▶ **TASK DETAILS**
Make an exact copy of all the records.

▶ **Collected data**
────────────────────

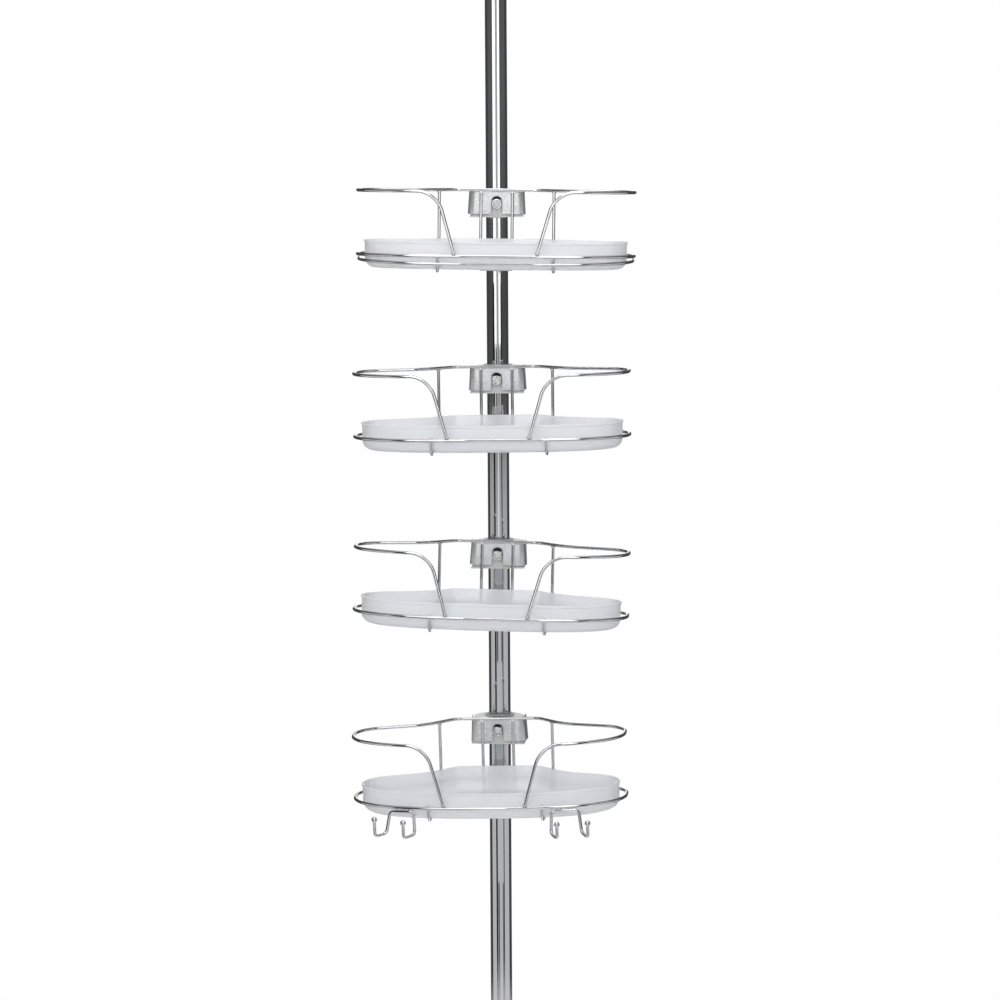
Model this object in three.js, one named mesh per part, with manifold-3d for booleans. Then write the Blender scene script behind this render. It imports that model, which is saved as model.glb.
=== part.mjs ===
// Corner tension-pole shower caddy: a telescoping chrome pole carries four wire shelves.
// Every shelf hangs by a stamped plate on a tapered clamp block and holds a loose plastic tray.
// Millimetres, +Z up. The origin is the centre of the foot pad's underside, on the pole axis.
// The shelves face -Y.
import * as THREE from "three";
import { mergeVertices } from "three/addons/utils/BufferGeometryUtils.js";
import Module from "manifold-3d";

const wasm = await Module();
wasm.setup();

// ---- driving dimensions ----
const GAP = 0.3; // clearance between pieces that touch or are welded

// pole
const POLE_R = 12.7;
const TUBE_WALL = 1.0;
const LOWER_FOOT = 12.3;
const LOWER_TOP = 1400;
const UPPER_R = 11.1;
const UPPER_FOOT = 950;
const UPPER_TOP = 1890;
const PAD_R = 30;
const PAD_H = 6;
const CUP_R = 28;
const CUP_H = 40;
const SOCKET_R = 16.5;
const PLUNGE = 30; // spring travel of the ceiling cup
const CEILING_CUP_H = 26;
const FLANGE_R = 9.6;
const FLANGE_H = 10;
const STEM_R = 7.5;
const CAP_H = 13;
const SPRING_H = 69;
const SPRING_R = 8;
const SPRING_WIRE_R = 0.9;
const SPRING_TURNS = 6;
const COLLAR_R = 18;
const COLLAR_H = 40;
const KNOB_R = 8;
const KNOB_H = 11;

// Shelves, from the top one down: rail height, then in degrees the turn about the pole and how
// the hanging frame sits on its block, leaning sideways and nodding forwards.
const SHELVES = [
  { rail: 1065, turn: -0.3, lean: 0.9, nod: 0 },
  { rail: 861.5, turn: -3.4, lean: -0.4, nod: 0 },
  { rail: 657, turn: -3.9, lean: 1.5, nod: -1.3 },
  { rail: 450, turn: -5.8, lean: -1.2, nod: 1 },
];

// shelf, measured from the pole axis and from its rail's height
const RAIL_R = 1.9;
const UPRIGHT_R = 1.7;
const RING_Z = -71.3;
const PLATE_FACE = -24.8; // y of the hanger plate's front face
const PLATE_T = 1.7;
const PLATE_TOP = 1;
const PLATE_FOOT = -27.9;
const SLOT_W = 12.5;
const SLOT_ARCH = -13.3; // z of the slot's arch centre
const SCREW_Z = -16;
const HEAD_R = 5.8;
const HEAD_H = 7;
const SHANK_R = 3;
const BLOCK_FACE = -22.3;
const BLOCK_FOOT = -29.4;
const LIP_H = 1.8;
const LIP_HALF = 31;
const LIP_FACE = -23.9; // set back, so that a nodding shelf's uprights clear it on their way up
const WINDOW_W = 12; // opening above the screw, into the slot that the nut drops down
const WINDOW_TOP = -6.6;
const FLARE = 0.055; // the wedge widens by this share from its top to its foot
const BUSH_R = 15;
const BUSH_BORE_R = 13.1;
const BUSH_FLANGE_R = 17;
const BUSH_TOP = 1.5;
const BUSH_SLIT = 2;
const NUT_W = 10;
const NUT_T = 3.2;
const TRAY_FOOT = -86.5;
const TRAY_TOP = -55.5;
const TRAY_WALL = 2.2;
const TRAY_EDGE = 11; // radius of the tray's bottom edge
const KNEE_REACH = 22;
const KNEE_X = 65.5;
const FOOT_X = 46.5;
const FRONT_Y = -196.5;
const INNER_X = 18;
const OUTER_X = 65.7;
const FLOOR_LOOP_Y = -100;
const HOOK_DROP = 27;
// Each hook, bent by hand: where it leaves the ring, how far its foot stands out from there, how
// far its tip goes on outwards and forwards, and how high the tip rises.
const HOOKS_RIGHT = [[75.5, -1, 8.5, 21.4, 16], [105.5, 3, 8.5, 21.4, 16]];
const HOOKS_LEFT = [[80.5, -0.5, 10.7, 17, 17.8], [107.7, 5.2, 11.8, 11, 19.3]];
const BALL_R = 3.3;
const HOOP_DROP = 4.1;
const HOOP_TILT = 0.047;

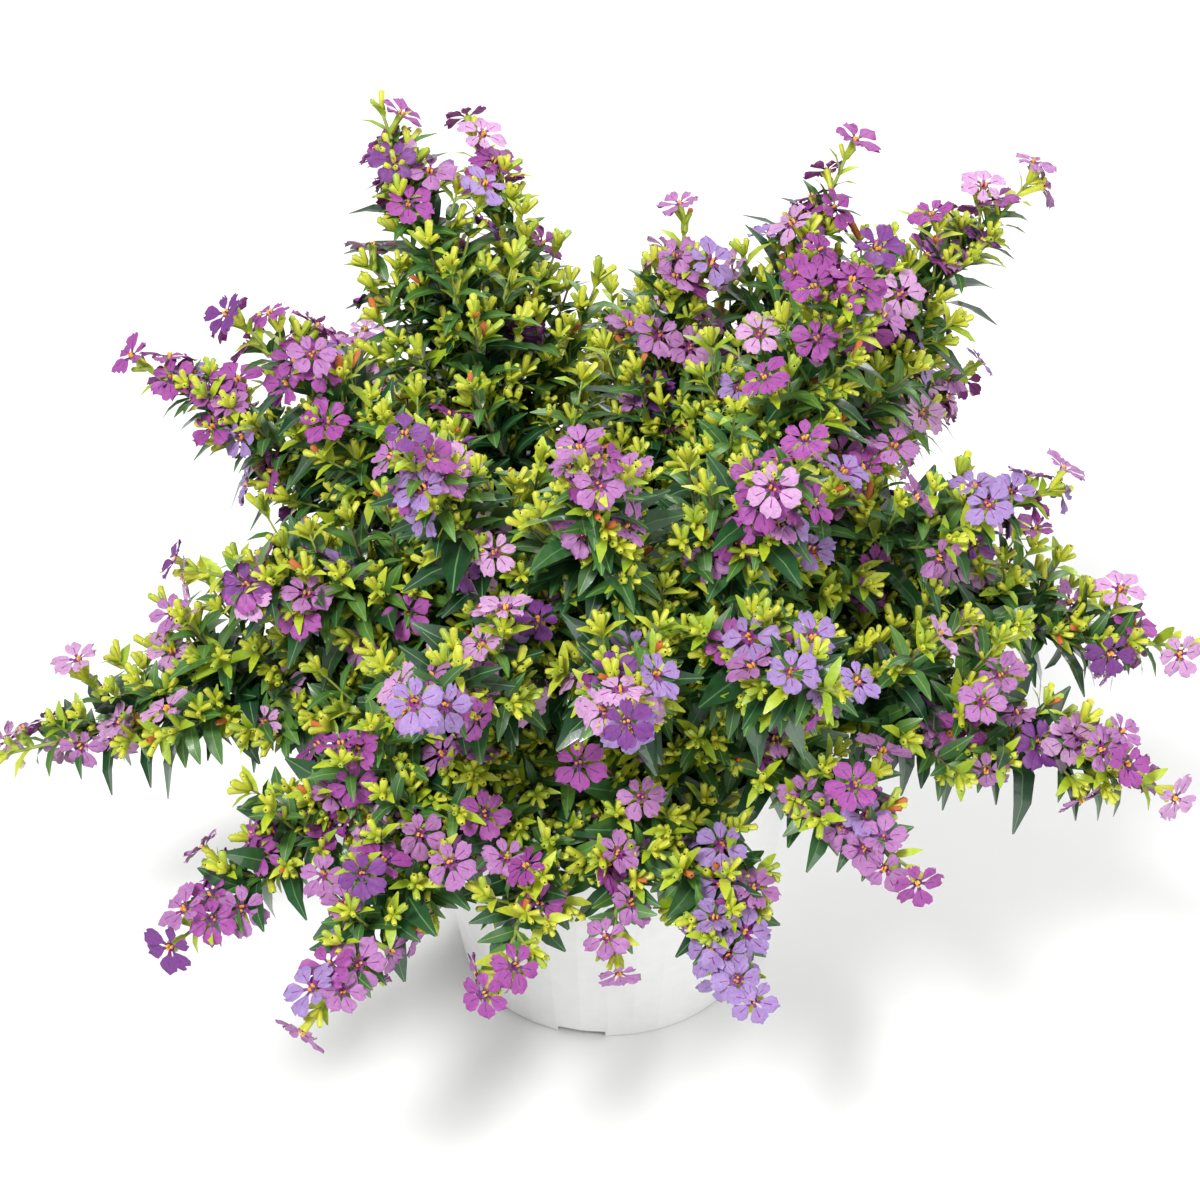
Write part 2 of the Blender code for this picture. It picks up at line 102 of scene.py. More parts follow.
# Each spray as (name, degrees round the pot, reach from its axis, rise of the tip over the soil)
SPRAYS = (
    ("right_far", -3, 0.160, 0.030),
    ("right_low", -24, 0.158, 0.026),
    ("right_upper", -7, 0.118, 0.087),
    ("right_front_low", -52, 0.124, 0.028),
    ("front_right_low", -72, 0.118, -0.002),
    ("front_low", -89, 0.104, 0.004),
    ("front_left_low", -104, 0.116, 0.000),
    ("left_front_low", -121, 0.142, 0.001),
    ("left_low", -139, 0.146, 0.002),
    ("left_far", -171, 0.168, 0.006),
    ("left_middle", -159, 0.114, 0.080),
    ("left_upper", 163, 0.133, 0.090),
    ("left_top", 175, 0.096, 0.124),
    ("front_left", -114, 0.116, 0.088),
    ("front_middle", -88, 0.108, 0.086),
    ("front_right", -60, 0.114, 0.086),
    ("front_left_upper", -130, 0.078, 0.130),
    ("front_upper", -94, 0.072, 0.134),
    ("front_right_upper", -50, 0.076, 0.128),
    ("top_left", 132, 0.092, 0.155),
    ("top_left_back", 112, 0.100, 0.133),
    ("top_middle", 64, 0.048, 0.134),
    ("top_right", 46, 0.094, 0.140),
    ("top_right_front", 6, 0.068, 0.143),
    ("top_right_far", 30, 0.134, 0.133),
    ("back_right_low", 44, 0.150, 0.046),
    ("back_middle_low", 84, 0.150, 0.056),
    ("back_left_low", 126, 0.152, 0.044),
)
LEAVE_ANGLE = math.radians(20)
LEAVE_SHARE = 0.5
TIP_ANGLE = math.radians(-12)
TIP_SHARE = 1.25
LEAVE_PULL = 0.38
TIP_PULL = 0.3
SWINGS = (0, 14, -14, 28, -28)
PATH_POINTS = 61
BOUGH_POINTS = 13
LIMB_AIR = 0.0006
PLACE_STRIDE = 3
BOUGH_RADII = (0.0014, 0.0010)
SPRAY_RADII = (0.0009, 0.0005)

# How far growth may pass the solids' box, and how near it comes to the pot, its soil and the floor
BOX_MARGIN = 0.008
POT_MARGIN = 0.0015
LOWEST_GROWTH = 0.02

# Pairs up a spray's stem: their steps, shorter near the tip, and the foot that stays bare
STEM_START = 4
FIRST_PAIR_AT = 0.004
LAST_PAIR_SHORT = 0.002
STEM_STEP = 0.0058
STEM_TIP = 0.03
STEM_TIP_STEP = 0.7
STEM_ROLL = (-0.3, 0.3)
BARE_SHARE = 0.42
LOW_BARE_SHARE = 0.2
LOW_RISE = 0.035
STEM_FLOWER_CHANCE = 0.4
CAPSULE_CHANCE = 0.05
CAPSULE_DROP = 0.003

# How freely growth flowers along a spray: from this share of its length, by this slope, and at least so much
BLOOM_FROM = 0.25
BLOOM_SLOPE = 1.6
BLOOM_LEAST = 0.05

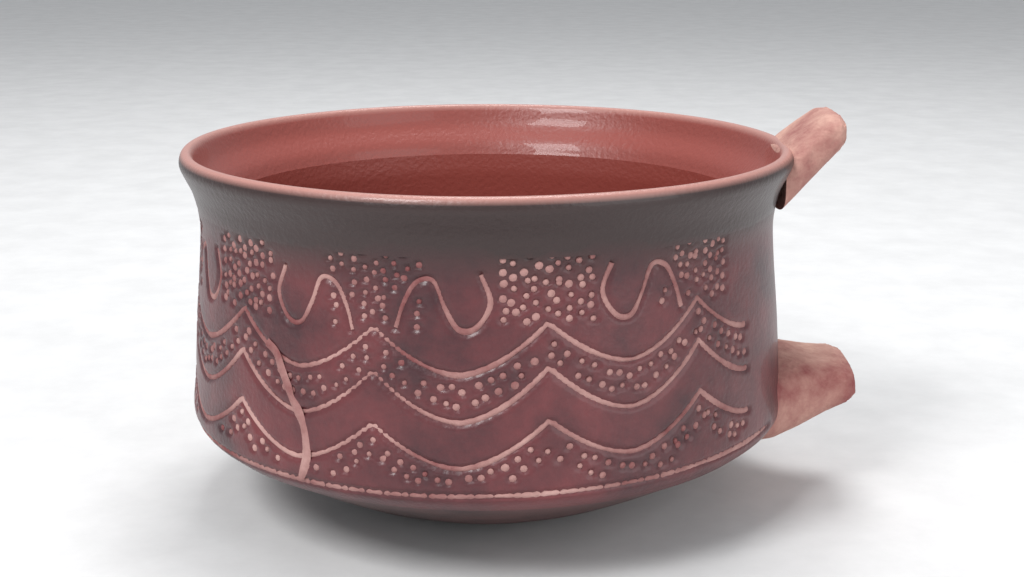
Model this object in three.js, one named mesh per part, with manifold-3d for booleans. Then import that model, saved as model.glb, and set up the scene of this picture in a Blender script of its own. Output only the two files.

────────────────────

▶ **EXERCISE RESPONSE**
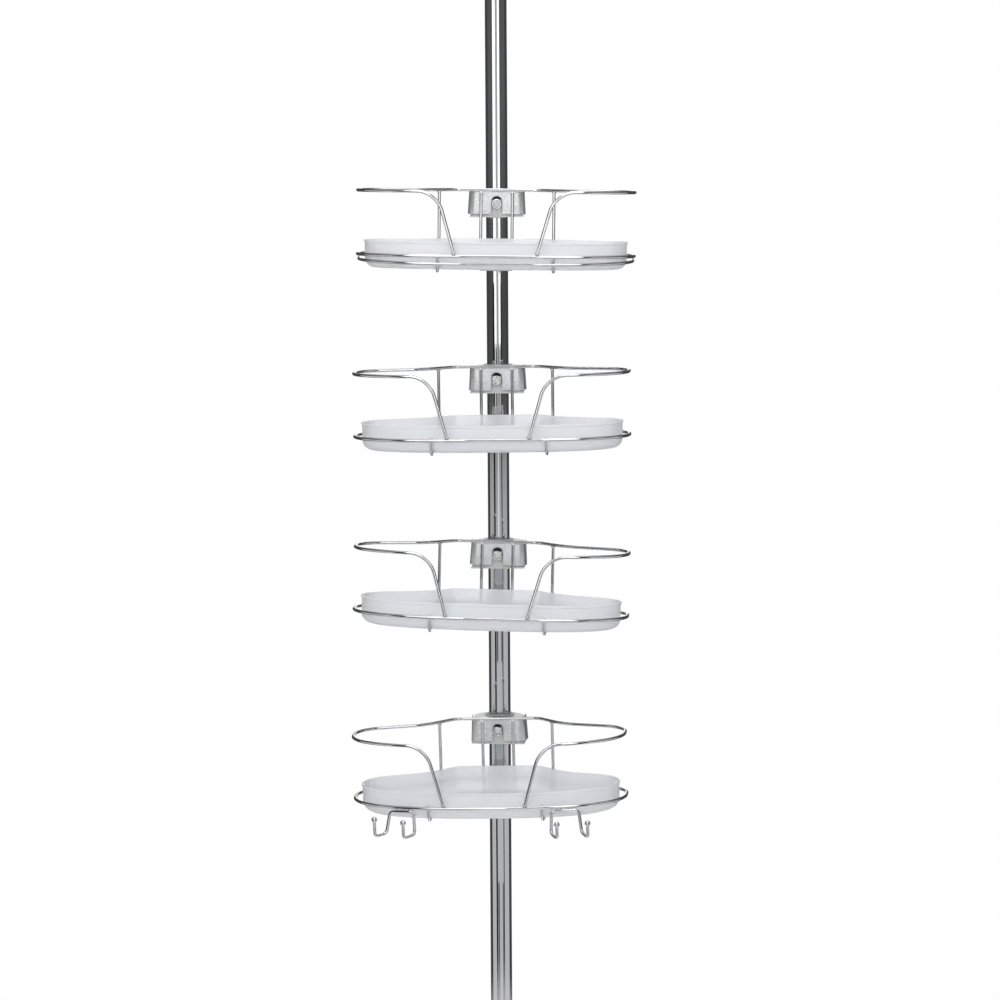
Model this object in three.js, one named mesh per part, with manifold-3d for booleans. Then write the Blender scene script behind this render. It imports that model, which is saved as model.glb.
=== part.mjs ===
// Corner tension-pole shower caddy: a telescoping chrome pole carries four wire shelves.
// Every shelf hangs by a stamped plate on a tapered clamp block and holds a loose plastic tray.
// Millimetres, +Z up. The origin is the centre of the foot pad's underside, on the pole axis.
// The shelves face -Y.
import * as THREE from "three";
import { mergeVertices } from "three/addons/utils/BufferGeometryUtils.js";
import Module from "manifold-3d";

const wasm = await Module();
wasm.setup();

// ---- driving dimensions ----
const GAP = 0.3; // clearance between pieces that touch or are welded

// pole
const POLE_R = 12.7;
const TUBE_WALL = 1.0;
const LOWER_FOOT = 12.3;
const LOWER_TOP = 1400;
const UPPER_R = 11.1;
const UPPER_FOOT = 950;
const UPPER_TOP = 1890;
const PAD_R = 30;
const PAD_H = 6;
const CUP_R = 28;
const CUP_H = 40;
const SOCKET_R = 16.5;
const PLUNGE = 30; // spring travel of the ceiling cup
const CEILING_CUP_H = 26;
const FLANGE_R = 9.6;
const FLANGE_H = 10;
const STEM_R = 7.5;
const CAP_H = 13;
const SPRING_H = 69;
const SPRING_R = 8;
const SPRING_WIRE_R = 0.9;
const SPRING_TURNS = 6;
const COLLAR_R = 18;
const COLLAR_H = 40;
const KNOB_R = 8;
const KNOB_H = 11;

// Shelves, from the top one down: rail height, then in degrees the turn about the pole and how
// the hanging frame sits on its block, leaning sideways and nodding forwards.
const SHELVES = [
  { rail: 1065, turn: -0.3, lean: 0.9, nod: 0 },
  { rail: 861.5, turn: -3.4, lean: -0.4, nod: 0 },
  { rail: 657, turn: -3.9, lean: 1.5, nod: -1.3 },
  { rail: 450, turn: -5.8, lean: -1.2, nod: 1 },
];

// shelf, measured from the pole axis and from its rail's height
const RAIL_R = 1.9;
const UPRIGHT_R = 1.7;
const RING_Z = -71.3;
const PLATE_FACE = -24.8; // y of the hanger plate's front face
const PLATE_T = 1.7;
const PLATE_TOP = 1;
const PLATE_FOOT = -27.9;
const SLOT_W = 12.5;
const SLOT_ARCH = -13.3; // z of the slot's arch centre
const SCREW_Z = -16;
const HEAD_R = 5.8;
const HEAD_H = 7;
const SHANK_R = 3;
const BLOCK_FACE = -22.3;
const BLOCK_FOOT = -29.4;
const LIP_H = 1.8;
const LIP_HALF = 31;
const LIP_FACE = -23.9; // set back, so that a nodding shelf's uprights clear it on their way up
const WINDOW_W = 12; // opening above the screw, into the slot that the nut drops down
const WINDOW_TOP = -6.6;
const FLARE = 0.055; // the wedge widens by this share from its top to its foot
const BUSH_R = 15;
const BUSH_BORE_R = 13.1;
const BUSH_FLANGE_R = 17;
const BUSH_TOP = 1.5;
const BUSH_SLIT = 2;
const NUT_W = 10;
const NUT_T = 3.2;
const TRAY_FOOT = -86.5;
const TRAY_TOP = -55.5;
const TRAY_WALL = 2.2;
const TRAY_EDGE = 11; // radius of the tray's bottom edge
const KNEE_REACH = 22;
const KNEE_X = 65.5;
const FOOT_X = 46.5;
const FRONT_Y = -196.5;
const INNER_X = 18;
const OUTER_X = 65.7;
const FLOOR_LOOP_Y = -100;
const HOOK_DROP = 27;
// Each hook, bent by hand: where it leaves the ring, how far its foot stands out from there, how
// far its tip goes on outwards and forwards, and how high the tip rises.
const HOOKS_RIGHT = [[75.5, -1, 8.5, 21.4, 16], [105.5, 3, 8.5, 21.4, 16]];
const HOOKS_LEFT = [[80.5, -0.5, 10.7, 17, 17.8], [107.7, 5.2, 11.8, 11, 19.3]];
const BALL_R = 3.3;
const HOOP_DROP = 4.1;
const HOOP_TILT = 0.047;

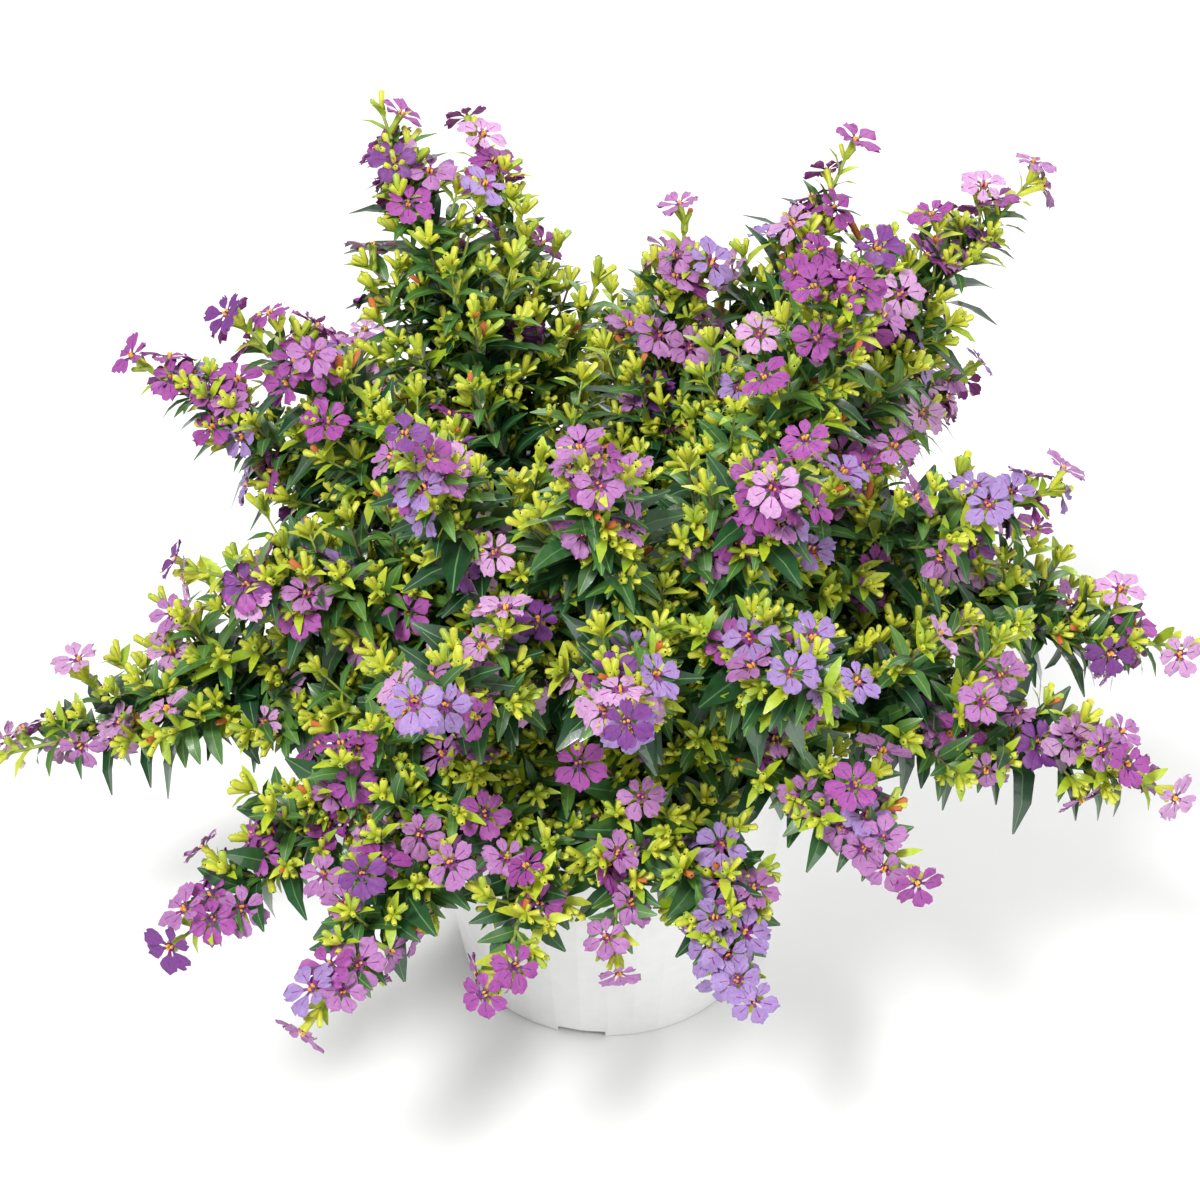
Write part 2 of the Blender code for this picture. It picks up at line 102 of scene.py. More parts follow.
# Each spray as (name, degrees round the pot, reach from its axis, rise of the tip over the soil)
SPRAYS = (
    ("right_far", -3, 0.160, 0.030),
    ("right_low", -24, 0.158, 0.026),
    ("right_upper", -7, 0.118, 0.087),
    ("right_front_low", -52, 0.124, 0.028),
    ("front_right_low", -72, 0.118, -0.002),
    ("front_low", -89, 0.104, 0.004),
    ("front_left_low", -104, 0.116, 0.000),
    ("left_front_low", -121, 0.142, 0.001),
    ("left_low", -139, 0.146, 0.002),
    ("left_far", -171, 0.168, 0.006),
    ("left_middle", -159, 0.114, 0.080),
    ("left_upper", 163, 0.133, 0.090),
    ("left_top", 175, 0.096, 0.124),
    ("front_left", -114, 0.116, 0.088),
    ("front_middle", -88, 0.108, 0.086),
    ("front_right", -60, 0.114, 0.086),
    ("front_left_upper", -130, 0.078, 0.130),
    ("front_upper", -94, 0.072, 0.134),
    ("front_right_upper", -50, 0.076, 0.128),
    ("top_left", 132, 0.092, 0.155),
    ("top_left_back", 112, 0.100, 0.133),
    ("top_middle", 64, 0.048, 0.134),
    ("top_right", 46, 0.094, 0.140),
    ("top_right_front", 6, 0.068, 0.143),
    ("top_right_far", 30, 0.134, 0.133),
    ("back_right_low", 44, 0.150, 0.046),
    ("back_middle_low", 84, 0.150, 0.056),
    ("back_left_low", 126, 0.152, 0.044),
)
LEAVE_ANGLE = math.radians(20)
LEAVE_SHARE = 0.5
TIP_ANGLE = math.radians(-12)
TIP_SHARE = 1.25
LEAVE_PULL = 0.38
TIP_PULL = 0.3
SWINGS = (0, 14, -14, 28, -28)
PATH_POINTS = 61
BOUGH_POINTS = 13
LIMB_AIR = 0.0006
PLACE_STRIDE = 3
BOUGH_RADII = (0.0014, 0.0010)
SPRAY_RADII = (0.0009, 0.0005)

# How far growth may pass the solids' box, and how near it comes to the pot, its soil and the floor
BOX_MARGIN = 0.008
POT_MARGIN = 0.0015
LOWEST_GROWTH = 0.02

# Pairs up a spray's stem: their steps, shorter near the tip, and the foot that stays bare
STEM_START = 4
FIRST_PAIR_AT = 0.004
LAST_PAIR_SHORT = 0.002
STEM_STEP = 0.0058
STEM_TIP = 0.03
STEM_TIP_STEP = 0.7
STEM_ROLL = (-0.3, 0.3)
BARE_SHARE = 0.42
LOW_BARE_SHARE = 0.2
LOW_RISE = 0.035
STEM_FLOWER_CHANCE = 0.4
CAPSULE_CHANCE = 0.05
CAPSULE_DROP = 0.003

# How freely growth flowers along a spray: from this share of its length, by this slope, and at least so much
BLOOM_FROM = 0.25
BLOOM_SLOPE = 1.6
BLOOM_LEAST = 0.05

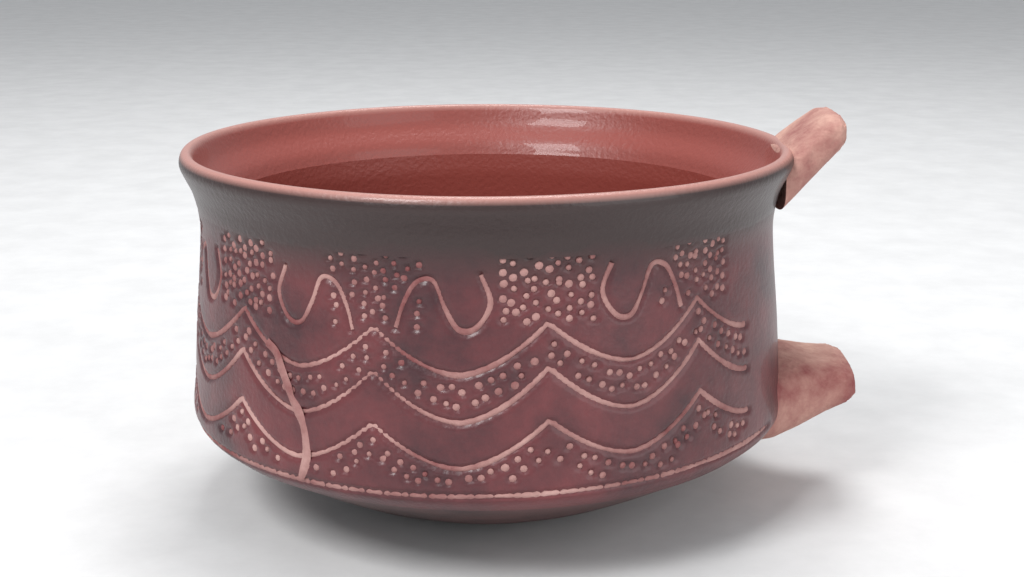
Model this object in three.js, one named mesh per part, with manifold-3d for booleans. Then import that model, saved as model.glb, and set up the scene of this picture in a Blender script of its own. Output only the two files.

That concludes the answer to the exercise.